WORKING DATA:
# # #
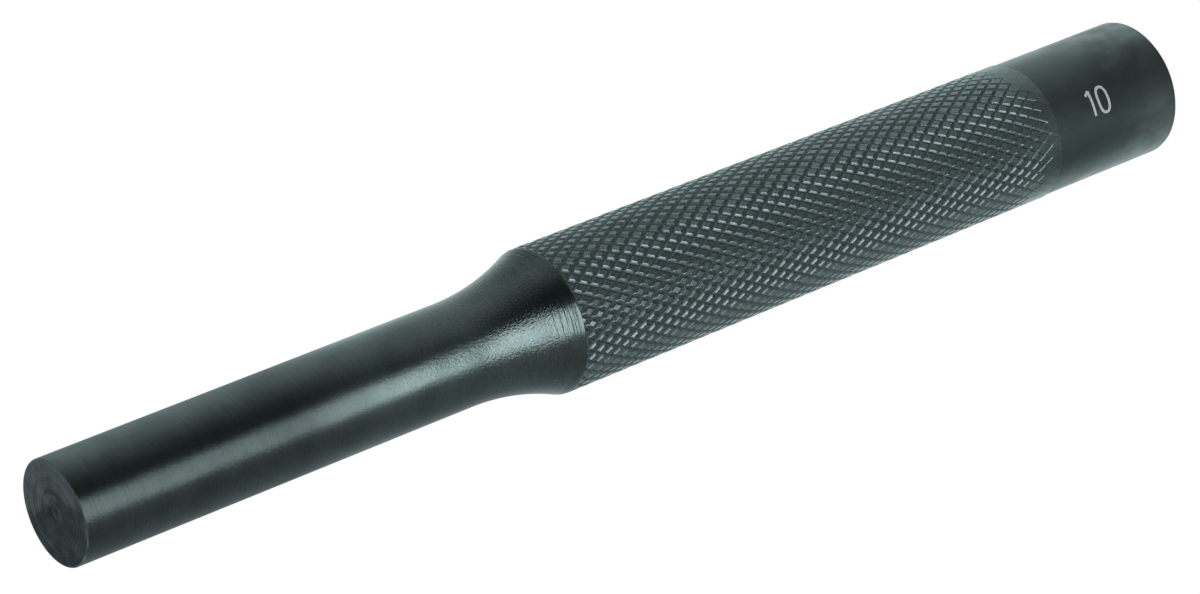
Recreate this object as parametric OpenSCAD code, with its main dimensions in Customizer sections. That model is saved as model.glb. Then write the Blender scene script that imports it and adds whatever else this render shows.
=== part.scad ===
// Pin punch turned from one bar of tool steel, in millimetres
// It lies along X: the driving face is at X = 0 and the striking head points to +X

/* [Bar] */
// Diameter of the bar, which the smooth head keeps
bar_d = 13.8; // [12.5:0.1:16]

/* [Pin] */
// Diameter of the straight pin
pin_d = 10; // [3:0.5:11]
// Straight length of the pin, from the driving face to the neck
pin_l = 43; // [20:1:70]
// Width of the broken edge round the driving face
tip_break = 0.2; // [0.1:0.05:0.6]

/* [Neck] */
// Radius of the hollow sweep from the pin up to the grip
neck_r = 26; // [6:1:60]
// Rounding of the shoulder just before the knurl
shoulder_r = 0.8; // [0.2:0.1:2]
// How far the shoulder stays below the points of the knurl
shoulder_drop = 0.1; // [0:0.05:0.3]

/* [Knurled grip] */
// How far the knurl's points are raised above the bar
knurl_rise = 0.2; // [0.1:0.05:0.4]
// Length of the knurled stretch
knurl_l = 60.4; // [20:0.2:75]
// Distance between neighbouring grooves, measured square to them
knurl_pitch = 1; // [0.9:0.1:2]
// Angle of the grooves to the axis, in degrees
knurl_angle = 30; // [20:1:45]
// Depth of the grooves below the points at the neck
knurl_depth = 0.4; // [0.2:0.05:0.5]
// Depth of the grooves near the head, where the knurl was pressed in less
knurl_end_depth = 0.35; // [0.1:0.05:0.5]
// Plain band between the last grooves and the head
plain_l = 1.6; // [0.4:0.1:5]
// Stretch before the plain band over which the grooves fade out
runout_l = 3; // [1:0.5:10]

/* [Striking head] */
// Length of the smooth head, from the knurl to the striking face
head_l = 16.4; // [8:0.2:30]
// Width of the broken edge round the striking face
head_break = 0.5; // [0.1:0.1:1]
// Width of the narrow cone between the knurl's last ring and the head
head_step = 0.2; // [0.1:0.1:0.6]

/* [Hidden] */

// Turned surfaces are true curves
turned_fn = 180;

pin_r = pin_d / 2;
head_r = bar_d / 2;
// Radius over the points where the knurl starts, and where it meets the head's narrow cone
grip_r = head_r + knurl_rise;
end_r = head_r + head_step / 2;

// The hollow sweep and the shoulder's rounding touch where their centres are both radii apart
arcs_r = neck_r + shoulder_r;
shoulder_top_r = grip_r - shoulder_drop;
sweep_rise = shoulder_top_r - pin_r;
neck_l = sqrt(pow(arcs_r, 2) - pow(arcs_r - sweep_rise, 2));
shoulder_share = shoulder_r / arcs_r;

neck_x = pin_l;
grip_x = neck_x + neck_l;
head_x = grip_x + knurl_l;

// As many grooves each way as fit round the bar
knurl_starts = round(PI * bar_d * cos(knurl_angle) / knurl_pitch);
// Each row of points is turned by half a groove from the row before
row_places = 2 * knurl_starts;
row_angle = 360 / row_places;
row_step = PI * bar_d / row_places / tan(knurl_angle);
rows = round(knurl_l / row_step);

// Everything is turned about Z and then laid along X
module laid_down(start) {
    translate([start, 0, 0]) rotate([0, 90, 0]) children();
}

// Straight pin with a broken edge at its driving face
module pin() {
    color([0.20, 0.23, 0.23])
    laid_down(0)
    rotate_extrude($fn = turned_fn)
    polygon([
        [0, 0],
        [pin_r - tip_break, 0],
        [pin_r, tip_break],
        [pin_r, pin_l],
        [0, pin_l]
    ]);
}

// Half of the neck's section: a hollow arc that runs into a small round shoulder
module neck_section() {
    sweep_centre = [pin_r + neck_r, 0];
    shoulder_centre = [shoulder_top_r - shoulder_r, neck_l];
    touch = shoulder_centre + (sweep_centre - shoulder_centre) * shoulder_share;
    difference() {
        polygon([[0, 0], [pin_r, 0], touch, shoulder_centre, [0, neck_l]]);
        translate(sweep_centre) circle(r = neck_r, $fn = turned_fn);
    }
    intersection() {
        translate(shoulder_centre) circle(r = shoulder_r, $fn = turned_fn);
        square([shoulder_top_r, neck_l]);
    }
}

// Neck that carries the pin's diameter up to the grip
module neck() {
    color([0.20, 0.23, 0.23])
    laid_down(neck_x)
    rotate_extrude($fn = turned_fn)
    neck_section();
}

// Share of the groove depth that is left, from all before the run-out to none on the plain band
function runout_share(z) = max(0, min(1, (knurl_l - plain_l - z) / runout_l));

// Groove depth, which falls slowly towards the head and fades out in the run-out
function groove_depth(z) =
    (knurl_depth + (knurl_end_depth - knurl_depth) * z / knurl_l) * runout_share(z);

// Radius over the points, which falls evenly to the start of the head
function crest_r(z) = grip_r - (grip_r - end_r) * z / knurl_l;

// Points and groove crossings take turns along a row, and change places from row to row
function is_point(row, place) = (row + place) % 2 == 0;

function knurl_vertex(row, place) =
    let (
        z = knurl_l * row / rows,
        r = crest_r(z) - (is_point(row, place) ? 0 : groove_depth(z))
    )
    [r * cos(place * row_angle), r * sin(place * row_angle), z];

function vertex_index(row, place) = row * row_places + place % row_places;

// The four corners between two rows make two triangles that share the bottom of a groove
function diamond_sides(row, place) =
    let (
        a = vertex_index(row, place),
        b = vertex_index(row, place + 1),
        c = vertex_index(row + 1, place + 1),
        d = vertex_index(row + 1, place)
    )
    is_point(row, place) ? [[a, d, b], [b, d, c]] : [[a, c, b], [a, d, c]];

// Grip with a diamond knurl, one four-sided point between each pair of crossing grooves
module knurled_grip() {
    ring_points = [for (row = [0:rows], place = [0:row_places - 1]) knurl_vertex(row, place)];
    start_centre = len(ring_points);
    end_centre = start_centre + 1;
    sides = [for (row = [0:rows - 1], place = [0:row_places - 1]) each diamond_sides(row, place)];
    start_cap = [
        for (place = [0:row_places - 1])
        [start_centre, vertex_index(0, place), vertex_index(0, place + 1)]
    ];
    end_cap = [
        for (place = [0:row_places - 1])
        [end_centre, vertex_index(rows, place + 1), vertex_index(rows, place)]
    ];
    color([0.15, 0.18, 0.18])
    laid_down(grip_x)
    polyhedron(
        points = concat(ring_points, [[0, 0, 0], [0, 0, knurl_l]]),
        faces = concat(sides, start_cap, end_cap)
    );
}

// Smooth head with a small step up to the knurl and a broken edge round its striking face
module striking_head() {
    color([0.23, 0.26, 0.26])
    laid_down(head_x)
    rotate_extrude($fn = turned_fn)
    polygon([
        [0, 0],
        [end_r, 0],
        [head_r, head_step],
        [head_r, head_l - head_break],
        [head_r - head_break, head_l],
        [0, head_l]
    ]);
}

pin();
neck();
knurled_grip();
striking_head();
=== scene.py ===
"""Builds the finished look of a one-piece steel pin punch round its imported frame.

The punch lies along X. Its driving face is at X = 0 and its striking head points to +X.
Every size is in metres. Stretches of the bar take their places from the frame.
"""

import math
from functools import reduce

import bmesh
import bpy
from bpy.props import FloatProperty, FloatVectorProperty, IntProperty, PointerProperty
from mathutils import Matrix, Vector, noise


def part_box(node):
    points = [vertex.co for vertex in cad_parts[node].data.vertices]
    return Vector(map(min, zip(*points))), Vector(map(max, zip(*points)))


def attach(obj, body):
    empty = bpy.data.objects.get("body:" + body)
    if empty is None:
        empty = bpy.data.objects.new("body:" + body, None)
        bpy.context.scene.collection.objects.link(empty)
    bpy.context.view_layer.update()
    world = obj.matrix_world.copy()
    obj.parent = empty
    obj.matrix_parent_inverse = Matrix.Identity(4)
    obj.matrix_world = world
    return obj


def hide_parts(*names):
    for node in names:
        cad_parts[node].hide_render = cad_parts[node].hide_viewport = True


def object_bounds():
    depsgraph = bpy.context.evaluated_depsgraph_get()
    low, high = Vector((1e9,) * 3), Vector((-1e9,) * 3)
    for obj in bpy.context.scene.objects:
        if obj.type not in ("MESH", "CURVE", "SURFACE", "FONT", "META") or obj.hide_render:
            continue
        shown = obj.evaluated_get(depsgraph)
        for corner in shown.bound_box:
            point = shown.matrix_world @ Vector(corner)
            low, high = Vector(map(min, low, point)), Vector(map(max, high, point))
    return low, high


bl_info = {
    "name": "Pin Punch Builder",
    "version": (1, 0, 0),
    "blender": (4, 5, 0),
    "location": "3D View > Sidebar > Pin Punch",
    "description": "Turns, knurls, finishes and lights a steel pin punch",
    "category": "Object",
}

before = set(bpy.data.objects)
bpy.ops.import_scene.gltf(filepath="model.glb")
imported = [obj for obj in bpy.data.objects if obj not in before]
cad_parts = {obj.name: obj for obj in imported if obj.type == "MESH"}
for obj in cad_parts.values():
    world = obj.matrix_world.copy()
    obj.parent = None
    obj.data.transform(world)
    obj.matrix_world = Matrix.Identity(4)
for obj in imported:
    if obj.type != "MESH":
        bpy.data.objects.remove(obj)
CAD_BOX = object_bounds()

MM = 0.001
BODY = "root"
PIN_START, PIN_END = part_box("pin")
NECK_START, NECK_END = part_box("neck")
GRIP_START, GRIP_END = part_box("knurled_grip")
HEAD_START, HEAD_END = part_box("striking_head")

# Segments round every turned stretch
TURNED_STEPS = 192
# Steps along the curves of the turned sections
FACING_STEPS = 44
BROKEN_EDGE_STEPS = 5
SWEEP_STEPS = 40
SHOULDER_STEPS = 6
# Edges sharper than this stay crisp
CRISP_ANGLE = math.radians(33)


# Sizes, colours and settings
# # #
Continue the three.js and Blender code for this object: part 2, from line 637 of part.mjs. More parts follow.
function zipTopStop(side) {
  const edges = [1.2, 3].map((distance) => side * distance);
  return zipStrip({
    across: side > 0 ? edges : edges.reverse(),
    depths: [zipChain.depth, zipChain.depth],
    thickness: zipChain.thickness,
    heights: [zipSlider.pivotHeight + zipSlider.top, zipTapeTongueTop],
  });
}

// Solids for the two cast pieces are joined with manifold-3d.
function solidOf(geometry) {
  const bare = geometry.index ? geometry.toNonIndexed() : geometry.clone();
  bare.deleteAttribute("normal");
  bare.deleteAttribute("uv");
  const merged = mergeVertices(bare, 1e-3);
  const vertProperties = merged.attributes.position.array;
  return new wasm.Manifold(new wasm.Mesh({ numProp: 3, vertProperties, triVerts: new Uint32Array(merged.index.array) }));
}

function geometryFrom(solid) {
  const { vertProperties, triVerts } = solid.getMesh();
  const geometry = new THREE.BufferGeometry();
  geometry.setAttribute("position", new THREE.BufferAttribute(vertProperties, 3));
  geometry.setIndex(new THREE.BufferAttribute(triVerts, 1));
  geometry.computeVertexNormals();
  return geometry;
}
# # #
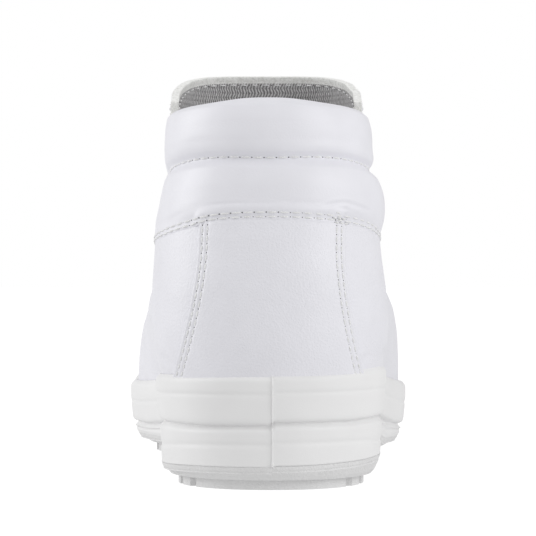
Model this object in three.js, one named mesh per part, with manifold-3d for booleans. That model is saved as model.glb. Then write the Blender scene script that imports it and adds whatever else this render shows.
# # #
EXERCISE DETAILS: Begin at the line that has "its striking face"; stop after the line that has "for node in". Copy every line in that span exactly.

EXERCISE RESULT:
// Smooth head with a small step up to the knurl and a broken edge round its striking face
module striking_head() {
    color([0.23, 0.26, 0.26])
    laid_down(head_x)
    rotate_extrude($fn = turned_fn)
    polygon([
        [0, 0],
        [end_r, 0],
        [head_r, head_step],
        [head_r, head_l - head_break],
        [head_r - head_break, head_l],
        [0, head_l]
    ]);
}

pin();
neck();
knurled_grip();
striking_head();
=== scene.py ===
"""Builds the finished look of a one-piece steel pin punch round its imported frame.

The punch lies along X. Its driving face is at X = 0 and its striking head points to +X.
Every size is in metres. Stretches of the bar take their places from the frame.
"""

import math
from functools import reduce

import bmesh
import bpy
from bpy.props import FloatProperty, FloatVectorProperty, IntProperty, PointerProperty
from mathutils import Matrix, Vector, noise


def part_box(node):
    points = [vertex.co for vertex in cad_parts[node].data.vertices]
    return Vector(map(min, zip(*points))), Vector(map(max, zip(*points)))


def attach(obj, body):
    empty = bpy.data.objects.get("body:" + body)
    if empty is None:
        empty = bpy.data.objects.new("body:" + body, None)
        bpy.context.scene.collection.objects.link(empty)
    bpy.context.view_layer.update()
    world = obj.matrix_world.copy()
    obj.parent = empty
    obj.matrix_parent_inverse = Matrix.Identity(4)
    obj.matrix_world = world
    return obj


def hide_parts(*names):
    for node in names:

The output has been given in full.